Scanning the room, Salazar said, “I see myself in a lot of you.” Having worked while her husband attended college, she began her MSU Denver education as a 22-year-old with two kids at home. Salazar earned her bachelor’s degree in 3 1/2 years and went on to complete her masters in less than two years, after which she taught in the Jefferson County School District.
In 1999, she and her husband, Rob, started the Salazar Family Foundation. Life long advocates of education, the Salazars established the Foundation to assist in the growth and development of educational nonprofit organizations. Its mission: “to impact the lifelong learning of students through supporting the growth and efforts of organizations committed to improving the quality of education.”
The Salazar Family Foundation created a scholarship fund at MSU Denver that supports three distinct types of students, with the first awards issued for the 2016-17 academic year. Center for Urban Education Scholarships give preference to first-generation students, students from high schools underrepresented at MSU Denver and part-time students who will become full-time students with the help of the award. Athletic scholarships require student-athletes to participate in all mandatory Athletic Leadership Program activities and remain NCAA Division II eligible. School of Education scholarships support full-time students in one of the Teacher Education programs. The initial investment allocation and scholarship award amounts differ — the Salazars review areas of greatest need that match their personal preferences.

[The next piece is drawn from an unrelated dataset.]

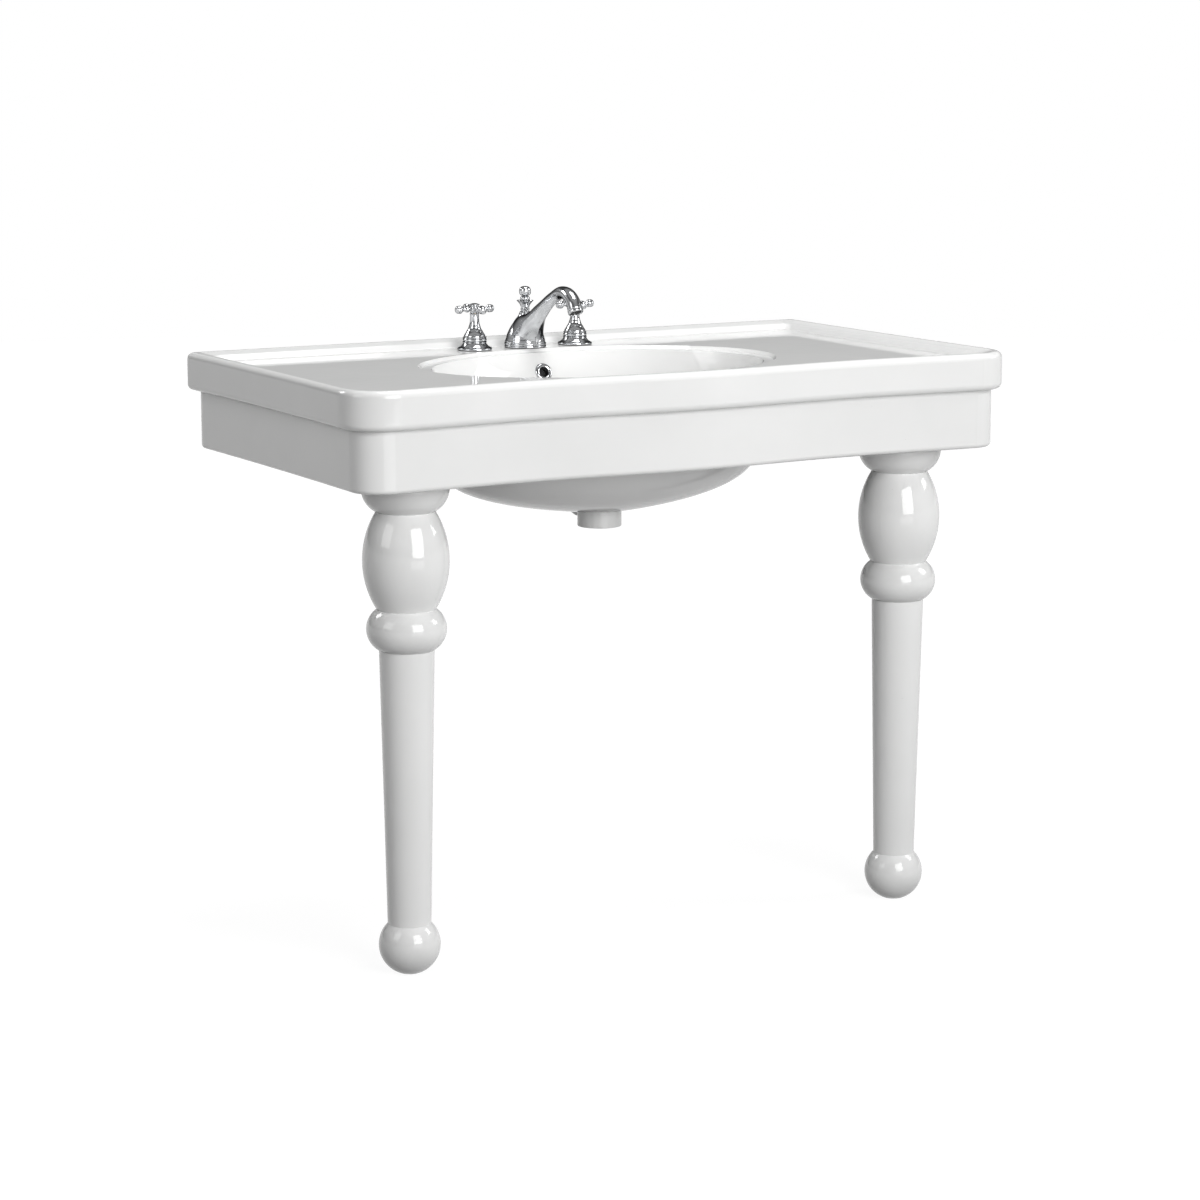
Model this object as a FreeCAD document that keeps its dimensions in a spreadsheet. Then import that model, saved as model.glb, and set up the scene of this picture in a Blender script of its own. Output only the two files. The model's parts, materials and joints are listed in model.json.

Students who attended the luncheon shared stories of hard work and a commitment to achieving educational dreams and gave thanks to the Salazars. “Thanks to your scholarship, I’m still here,” said Alexis; and another student noted, “this scholarship provided me with a community.”
“It was a great afternoon, being able to meet the scholarship recipients and hear their stories,” said Salazar. “I feel blessed to know that the Salazar Family Foundation can make a positive impact on their educational journey.”